We all have those self realization moments when our dreams collide with the reality of what’s happening in our daily life. It’s scary at some points but also relieving to know, it was all just a dream. As we know, the human brain is a mysterious, complex ball of matter that we have yet to understand completely. Behavior science researchers still do not understand why or how we dream. But one thing is for sure, we all always dream whether we remember the dreams or not.
There are many theories as to why we dream, why we remember our dreams and what role they play in our sleep cycles. The first theory as to why we dream is, the mental housekeeping theory. During sleep, the brain needs to process all the information from that day. This theory states that dreams are a result of the sorting, scanning and searching through memories. Dreams may actually refine or improve memories, making them more useful for the future, or remove unwanted information from the brain. Another theory states that, dreams make work as a problem solving technique. This theory believes that dreams reflect emotional preoccupations of our life and help us resolve such problems. Recent studies have found that sleepers tend to report more negative dreams when woken during REM sleep opposed to during Non-REM sleep. The amygdala, which specializes in dealing with unpleasant emotions, is very active during REM sleep. It is also suggested that during sleep the brain suppresses rational activity which is controlled by the pre front cortex to allow the brain to run riot. By unleashing this emotional side (associated with the amygdala) it allows us to “go crazy” during sleep in order to stay sane during waking hours.

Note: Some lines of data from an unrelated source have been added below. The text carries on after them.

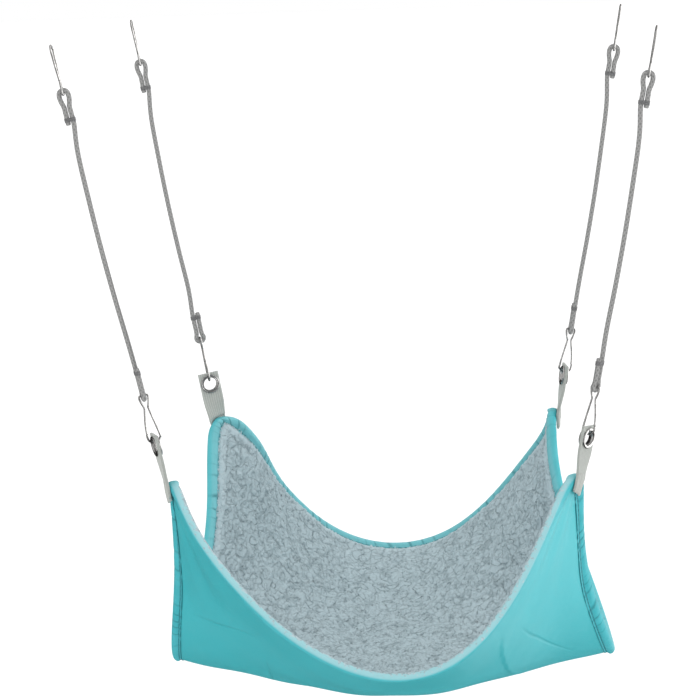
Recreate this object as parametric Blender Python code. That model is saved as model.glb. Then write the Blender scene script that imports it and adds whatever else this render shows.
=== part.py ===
"""Small pet hammock: a lined square sheet slung from four cords with wire snap hooks.

Metres, +Z up, the front is -Y. The origin is the middle of the four points where the upper
hooks hang on the cage roof, so the whole hammock hangs below Z = 0.
"""
import math

import bmesh
import bpy
import numpy as np
from mathutils import Vector

# Sheet as it hangs. Sags are measured down from its sharp corners.
SHEET_SIDE = 0.300            # cut side of the square sheet, binding included
CORNER_RADIUS = 0.022         # rounding of the sheet's corners, measured flat
FRONT_CORNER_HALF = 0.1014    # half the distance between the two front corners
BACK_CORNER_HALF = 0.0917
LEFT_MIDDLE_HALF = 0.1104     # middle of the sheet to the middle of its hollow left side
RIGHT_MIDDLE_HALF = 0.1180
MIDDLE_FALL = 4.5             # how quickly a side draws in from its middle to its corners
SIDE_SAG = 0.1217
CENTRE_SAG = 0.1343
FRONT_SAG = 0.0935
BACK_SAG = 0.1035
FRONT_CURVE = 0.092           # catenary constant of the front edge
BACK_CURVE = 0.030
FRONT_LEAN_SHARE = 0.098      # how far the front edge's lowest point lies to the right
TURN_REACH = 0.040            # how far from its tab a corner's own turn dies away

# Layers of the sheet
CLEARANCE = 0.0003            # gap between pieces that touch
FABRIC = 0.0008
PLUSH = 0.0035
PLUSH_PRESSED = 0.0012        # plush squeezed flat under the binding
TAPE = 0.0007
BINDING_WIDTH = 0.0070
BINDING_GAP = 0.0005          # between the tape's lips and the layers they hold

# Corner tabs and eyelets
TAB_WIDTH = 0.0110
TAB_THICKNESS = 0.0014        # two plies of webbing
TAB_REACH = 0.0189            # middle of the eyelet to the sheet's corner
TAB_SEWN = 0.0090             # length sewn down on the corner
TAB_FOLD = 0.0005             # rounded end beyond the square round the eyelet
BORE_RADIUS = 0.0035
EYELET_WALL = 0.0004
FLANGE_RADIUS = 0.00515

# Cords
CORD_DIAMETER = 0.0024
CORD_SPAN = 0.1544            # top of the upper loop to foot of the lower loop, middle lines
CORD_BOW = 0.0015             # sag of the cord off its straight line
RUN_SHARES = (0.12, 0.3, 0.5, 0.7, 0.88)
UPPER_LOOP_LENGTH = 0.0082
UPPER_LOOP_HALF = 0.0023
UPPER_DOUBLED = 0.0165        # top of the loop to the tail's cut end
LOOP_SHARES = ((0.84, 0.70), (1.0, 0.38), (0.76, 0.10))   # the loop's side: of its half, its length
LOWER_LOOP_LENGTH = 0.0048
LOWER_DOUBLED = 0.0155
STITCH_LENGTH = 0.0022
STITCH_INSET = 0.0010         # tail left free beyond its stitching
STITCH_THREAD = 0.0004

# Snap hooks
WIRE_RADIUS = 0.0005
HOOK_BEND_RADIUS = 0.0032     # middle line of the wire
HOOK_REACH = 0.0234           # inside of the bend to the middle of the eye's base wire
HOOK_NOSE = 0.0013
HOOK_PLAY = 0.0006            # room inside the bend round the eyelet's rim
NECK_HALF = 0.0011
NECK_REACH = 0.0168           # inside of the bend to the narrowest place
EYE_HALF = 0.0023
GATE_SHARES = ((0, 0), (0.22, 0.30), (0.48, 0.66), (0.74, 0.92), (0.90, 1.0), (1, 1))
FRONT_LEFT_SPREAD = 0.0445    # how much further out a hook hangs than its corner
FRONT_RIGHT_SPREAD = 0.0400
BACK_LEFT_SPREAD = 0.0360
BACK_RIGHT_SPREAD = 0.0372

HALF = SHEET_SIDE / 2
FOLD_SHARE = math.sqrt(0.5)   # an arc crosses its corner's diagonal at this share of the radius
BINDING_OUT = FABRIC + BINDING_GAP + TAPE
BINDING_IN = CLEARANCE + PLUSH_PRESSED + BINDING_GAP + TAPE
TAB_OFFSET = BINDING_OUT + CLEARANCE + TAB_THICKNESS / 2
RIM_HALF = TAB_THICKNESS / 2 + CLEARANCE + EYELET_WALL
HOLE_RADIUS = BORE_RADIUS + EYELET_WALL + CLEARANCE
BEND_INSIDE = HOOK_BEND_RADIUS - WIRE_RADIUS
HOLE_EDGE_DROP = math.sqrt((BEND_INSIDE - HOOK_PLAY) ** 2 - RIM_HALF ** 2)
CORD_RADIUS = CORD_DIAMETER / 2
LINK_GAP = WIRE_RADIUS + CLEARANCE + CORD_RADIUS   # eye wire to cord, middle to middle
STRAND_HALF = CORD_RADIUS + CLEARANCE / 2          # two strands lie side by side

# Distances down the sling from the cage bar
UPPER_LINK = HOOK_REACH - LINK_GAP
LOWER_LINK = UPPER_LINK + CORD_SPAN
LOWER_CONTACT = LOWER_LINK - LINK_GAP + HOOK_REACH
LOWER_PIVOT = LOWER_CONTACT - BEND_INSIDE
EYELET_PLACE = LOWER_PIVOT + HOLE_EDGE_DROP + BORE_RADIUS
SLING_LENGTH = EYELET_PLACE + TAB_REACH

LINE_SHARES = (0.0, 0.14, 0.28, 0.42, 0.57, 0.72, 0.87)  # grid lines, sheet's middle to its corner arcs
HOLE_SIDES = 24
ARC_STEPS = 8
SLOPE_SHARE = 0.0001          # half step of the slope measured for the sheet's normal
ARC_SHARE = 1 - (1 - FOLD_SHARE) * CORNER_RADIUS / HALF    # the rounded corner's middle

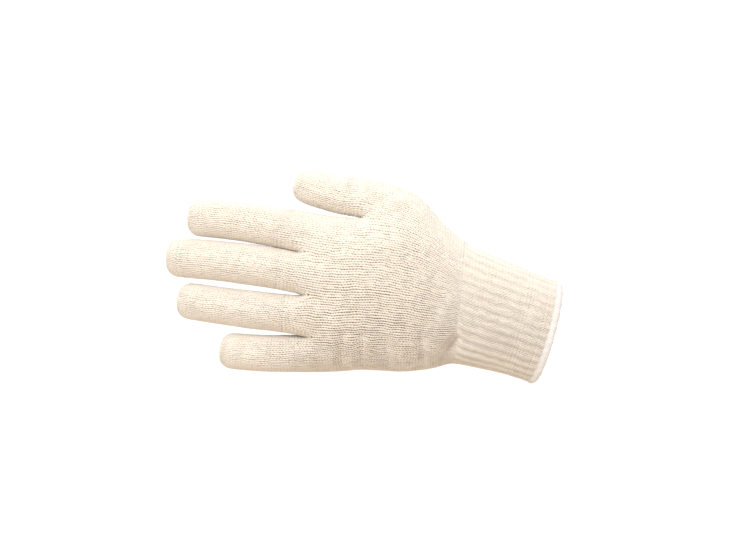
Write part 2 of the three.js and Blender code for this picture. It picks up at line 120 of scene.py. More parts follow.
@dataclass(frozen=True)
class CuffRing:
    """A ring of the cuff: shares of its length, of the way to the wrist, of its depth and turn."""

    along: float
    wrist: float
    depth: float
    turn: float


@dataclass(frozen=True)
class Oval:
    """A ring in millimetres and degrees, ready to be laid."""

    centre: np.ndarray
    width: float
    back: float
    palm: float
    lean: float
    round: float
    turn: float = 0.0
    thumb: float = 0.0
    lift: float = 0.0
    arches: tuple[float, float] = (0.0, 0.0)
    valley: float = 1.0


@dataclass(frozen=True)
class Crease:
    """A line pressed into the cloth, between two places on it."""

    start: tuple[float, float]
    end: tuple[float, float]
    depth: float
    reach: float

    def pressed(
        self, places: np.ndarray, ends: list[np.ndarray], unit_size: float = 1.0
    ) -> np.ndarray:
        """How far the crease sinks the cloth.

        Args:
            places: places of the cloth in millimetres.
            ends: the crease's two ends among them.
            unit_size: what depth and reach are multiplied by to be millimetres.

        Returns:
            The depth at each place in millimetres.
        """
        way = ends[1] - ends[0]
        share = np.clip((places - ends[0]) @ way / (way @ way), 0.0, 1.0)
        gap = np.linalg.norm(places - ends[0] - share[:, None] * way, axis=1)
        return self.depth * unit_size * np.exp(-((gap / (self.reach * unit_size)) ** 2))


@dataclass
class Loop:
    """A laid ring: its two edges and its columns on the back and the palm."""

    low: int
    back: list[int]
    high: int
    palm: list[int]

    def around(self) -> list[int]:
        """All corners in order, from the low edge over the back."""
        return [self.low, *self.back, self.high, *reversed(self.palm)]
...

Very few people can actually remember their dreams during the day. According to various scientific studies, “within the first five minutes of waking up, we manage to forget almost 50% of the dream, and the remaining 50% fades out gradually as we go about our routine activities.” If you do remember your dream it could simply be because you woke up during your dream. Shelby Harris, PsyD, director of the Behavioral Sleep Medicine Program at Montefiore Medical Center, stated, “People are more likely to remember their dreams when they’re anxious or depressed, perhaps because they also tend to wake up more when they’re worried, perhaps in the middle of various dreams.” In order to better remember your dreams, you can practice recalling your dreams in the first 90 seconds of being awake or write them down.